Beyond the Kit: Transitioning Chicks to the Coop
A starter kit is a fantastic tool, but it only solves the first part of the puzzle. Your chicks will grow shockingly fast, and they’ll be ready to move out of the brooder and into their permanent coop in about six to eight weeks. If you haven’t planned for this transition, you’ll find yourself in a real bind.
The process of moving them is called "hardening off." You can’t just take them from a 90°F brooder and toss them outside. You need to gradually acclimate them to the outdoors by turning off their heat source during the day and, if possible, giving them short, supervised "field trips" outside on warm, sunny days. This builds their resilience to temperature changes.
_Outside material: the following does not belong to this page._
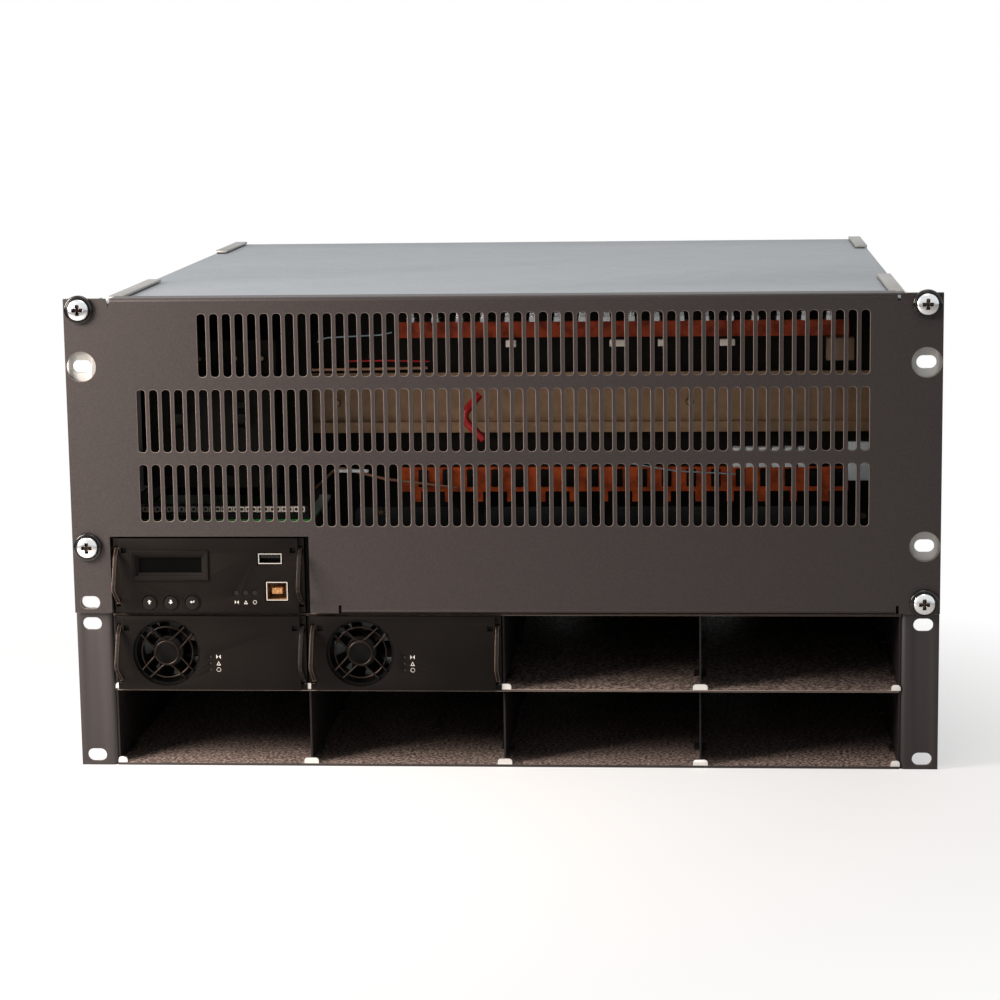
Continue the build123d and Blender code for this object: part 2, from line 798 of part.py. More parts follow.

The most common beginner mistake is not having the coop ready in time. By week four, your chicks will seem like feathered dinosaurs, testing the limits of their brooder. They’ll be jumping, flying, and making an incredible mess. Your coop should be fully built, predator-proofed, and ready with roosts, food, and water before the chicks are ready to move. A good kit gets them started, but good planning gets them to adulthood.
Ultimately, the best chick starter kit is the one that aligns with your specific goals, the number of birds you’re raising, and your tolerance for risk. A kit is a launching pad, not a complete flight plan. It provides the structure and security to get you through the most vulnerable stage, allowing you to focus on the simple joy of watching your new flock grow.